### Information provided

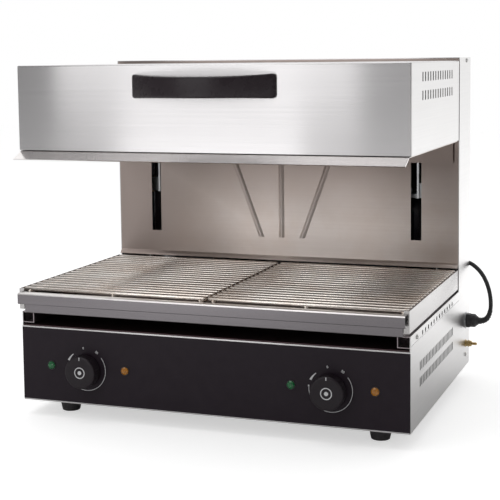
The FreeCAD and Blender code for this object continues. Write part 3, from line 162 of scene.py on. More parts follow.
def tubeAlong(name, path, radius, finish, sides=16, closed=False):
    # a round tube on a fine path, carried along without twist
    points, faces = [], []
    path = [Vector(p) for p in path]
    tangents = []
    for index in range(len(path)):
        ahead = path[min(index + 1, len(path) - 1)]
        behind = path[max(index - 1, 0)]
        tangents.append((ahead - behind).normalized())
    normal = tangents[0].orthogonal().normalized()
    for index, (spot, along) in enumerate(zip(path, tangents)):
        normal = (normal - along * normal.dot(along)).normalized()
        other = along.cross(normal)
        size = radius(index / (len(path) - 1)) if callable(radius) else radius
        for side in range(sides):
            angle = 2 * math.pi * side / sides
            points.append(spot + (normal * math.cos(angle) + other * math.sin(angle)) * size)
    for ring in range(len(path) - 1):
        for side in range(sides):
            a, b = ring * sides + side, ring * sides + (side + 1) % sides
            faces.append((a, b, b + sides, a + sides))
    faces.append([side for side in range(sides)][::-1])
    faces.append([(len(path) - 1) * sides + side for side in range(sides)])
    return meshPiece(name, points, faces, finish, 40)


def settle(piece, body, slot, *replaced):
    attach(piece, body)
    if replaced:
        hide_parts(*replaced)
    return piece


# geometry trees for what repeats

def startTree(name, sockets):
    tree = bpy.data.node_groups.new(name, "GeometryNodeTree")
    tree.is_modifier = True
    for label, kind in sockets:
        tree.interface.new_socket(name=label, in_out="INPUT", socket_type="NodeSocket" + kind)
    tree.interface.new_socket(name="Geometry", in_out="OUTPUT", socket_type="NodeSocketGeometry")
    return tree, joinNode(tree, "NodeGroupInput"), joinNode(tree, "NodeGroupOutput")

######

### [What to produce]
Reproduce the data, keeping every line exactly the same.

### [Answer to this problem]
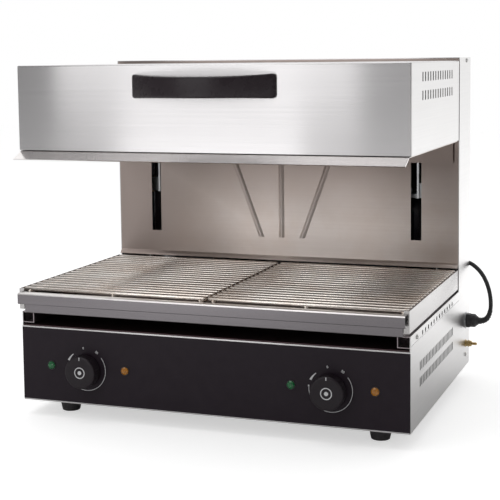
The FreeCAD and Blender code for this object continues. Write part 3, from line 162 of scene.py on. More parts follow.
def tubeAlong(name, path, radius, finish, sides=16, closed=False):
    # a round tube on a fine path, carried along without twist
    points, faces = [], []
    path = [Vector(p) for p in path]
    tangents = []
    for index in range(len(path)):
        ahead = path[min(index + 1, len(path) - 1)]
        behind = path[max(index - 1, 0)]
        tangents.append((ahead - behind).normalized())
    normal = tangents[0].orthogonal().normalized()
    for index, (spot, along) in enumerate(zip(path, tangents)):
        normal = (normal - along * normal.dot(along)).normalized()
        other = along.cross(normal)
        size = radius(index / (len(path) - 1)) if callable(radius) else radius
        for side in range(sides):
            angle = 2 * math.pi * side / sides
            points.append(spot + (normal * math.cos(angle) + other * math.sin(angle)) * size)
    for ring in range(len(path) - 1):
        for side in range(sides):
            a, b = ring * sides + side, ring * sides + (side + 1) % sides
            faces.append((a, b, b + sides, a + sides))
    faces.append([side for side in range(sides)][::-1])
    faces.append([(len(path) - 1) * sides + side for side in range(sides)])
    return meshPiece(name, points, faces, finish, 40)


def settle(piece, body, slot, *replaced):
    attach(piece, body)
    if replaced:
        hide_parts(*replaced)
    return piece


# geometry trees for what repeats

def startTree(name, sockets):
    tree = bpy.data.node_groups.new(name, "GeometryNodeTree")
    tree.is_modifier = True
    for label, kind in sockets:
        tree.interface.new_socket(name=label, in_out="INPUT", socket_type="NodeSocket" + kind)
    tree.interface.new_socket(name="Geometry", in_out="OUTPUT", socket_type="NodeSocketGeometry")
    return tree, joinNode(tree, "NodeGroupInput"), joinNode(tree, "NodeGroupOutput")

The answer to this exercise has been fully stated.